On Thursday, March 19, ESCP Business School hosted a new edition of its Cross-generational Dialogues at the Amphitheater Jacques Cœur in Paris. Organised as part of the Cartier-ESCP-HEC Paris Turning Points Research Chair, the event brought together academic leaders, students and business voices to explore a shared contemporary concern: FOBO, the Fear of Being Obsolete.
From Gen Z students preparing to enter the workforce to senior leaders with decades of experience, the discussion made one thing clear: in the age of artificial intelligence, uncertainty is no longer confined to one generation. It is collective.
Opening the evening, Léon Laulusa, Executive President and Dean of ESCP Business School, framed the discussion around a simple but powerful idea: while AI may outperform humans in speed and computation, it does not replace what makes us fundamentally human. In a moment of technological acceleration, he called for more connection, more learning across generations, and more confidence in the value of human judgment.
The panel then brought together Cyrille Vigneron, Chairman of Cartier Culture and Philanthropy, Professor Anne-Laure Sellier of HEC Paris, Professor Benjamin Voyer of ESCP Business School, and Gen Z Observatory content curators Audrey Tsai (HEC Paris) and Alix Nikolov (ESCP), representing the next generation of observers of social change.
What emerged was not a single view of AI, but a rich and nuanced conversation about its promises, tensions and consequences.
From fear to questions
One of the first ideas discussed was whether “fear” is the right starting point. While FOBO captures a real sentiment, the panel also challenged the usefulness of fear as a framework. Fear can be paralysing. It can narrow thinking just when openness, experimentation and reflection are most needed.
Rather than asking whether AI should be feared, participants explored a more productive question: what exactly is changing, and how should we respond?
This shift from emotional reaction to critical inquiry set the tone for the evening.
What makes AI different
The discussion highlighted that technological disruption is not new. Previous generations also faced major shifts, from industrialisation to the internet. But AI feels different for at least two reasons.
First, its scope is broader. Unlike earlier changes that affected specific professions or sectors, AI appears to touch nearly every field at once, from education and marketing to healthcare, law, communication and creative work.
Second, its speed is unprecedented. Several speakers pointed to the unusually fast pace of development, experimentation and adoption. Even if actual transformation may still take time in practice, the perception of acceleration is itself reshaping expectations, work and identity.
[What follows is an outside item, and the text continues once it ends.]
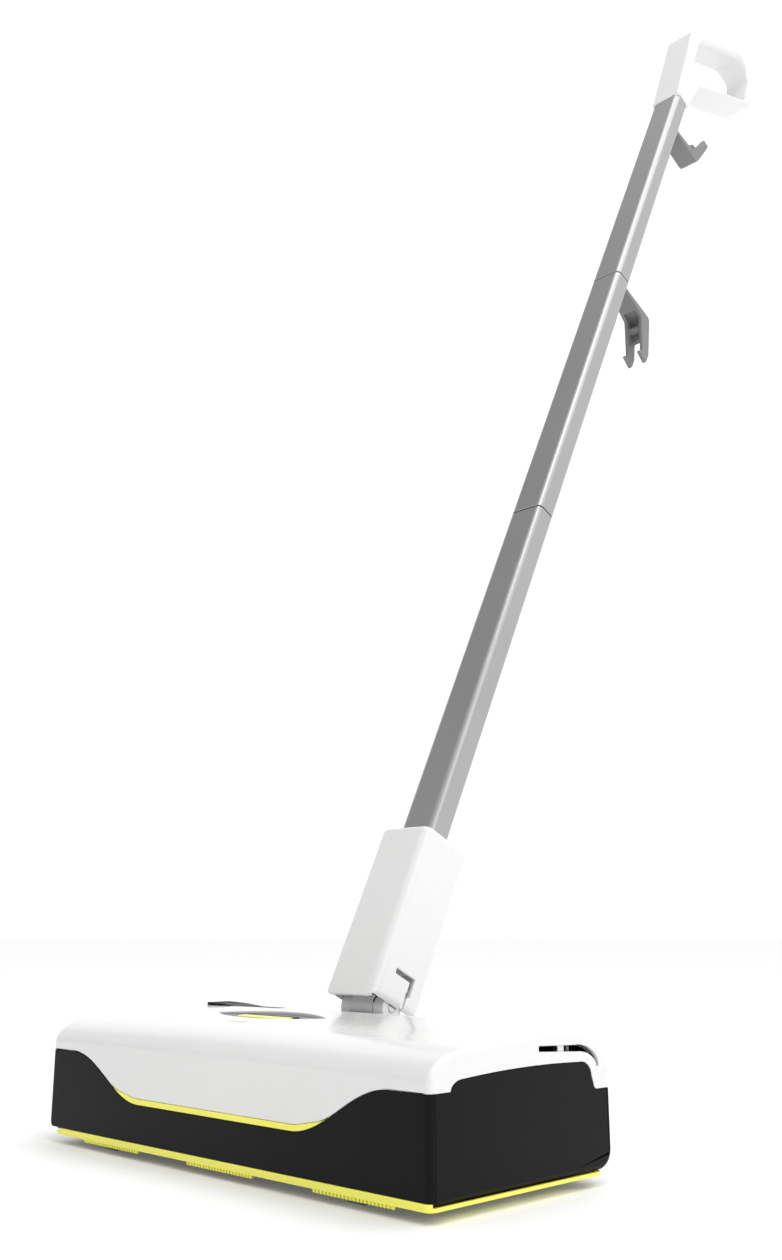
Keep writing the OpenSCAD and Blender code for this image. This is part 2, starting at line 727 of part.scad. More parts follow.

A shared anxiety across generations
A key strength of the event was its refusal to reduce the conversation to stereotypes. Gen Z is not simply “comfortable with technology,” and senior generations are not simply “resistant to change.” Instead, the panel showed that anxiety and opportunity coexist across age groups.
For younger participants, AI raises immediate questions about employability, learning and professional development. If entry-level tasks are increasingly automated, how will young professionals build experience, judgment and confidence?
At the same time, students also described AI as a tool that can accelerate learning, increase efficiency and push them to raise their own standards.
For more experienced leaders, the concerns were often broader: governance, inequality, over-automation, loss of discernment, and the societal consequences of concentrating power and decision-making in too few hands.
Critical thinking as a common answer
Across these different perspectives, one point generated strong convergence: critical thinking is more valuable than ever.
If AI can produce content, summarise information, automate routine tasks and imitate styles, then human added value shifts elsewhere. It lies in asking better questions, exercising judgment, understanding context, identifying blind spots, and deciding what truly matters.
This has major implications for education. The role of institutions is no longer simply to transfer knowledge, but to help students develop the intellectual reflexes needed to navigate a world where knowledge is abundant, but discernment is scarce.
Human connection remains irreplaceable
Another strong theme of the evening was that AI, for all its power, does not eliminate the need for human relationships. On the contrary, moments of uncertainty often make solidarity, trust and dialogue even more essential.
Several examples shared during the panel illustrated a broader point: when systems fail, when technology reaches its limits, or when decisions become deeply personal, people still turn to one another. This is especially relevant in a world where automation can easily create distance, standardisation and depersonalisation.
Governance, bias and diversity
The panel also addressed one of the most important long-term issues surrounding AI: governance.
AI systems reflect the data, assumptions and structures that shape them. Without vigilance, they can reproduce and amplify existing biases. This makes diversity in design, leadership and technological development not only a matter of fairness, but also a condition for building better systems.
In that sense, the future of AI is not just a technical question. It is a social, ethical and political one.
In the end, the evening did not resolve every tension surrounding AI, nor was that its purpose. What it offered instead was something more useful: a shared space to think, question and listen.
And perhaps that is the most important response to FOBO. Not denying uncertainty, but refusing to face it alone.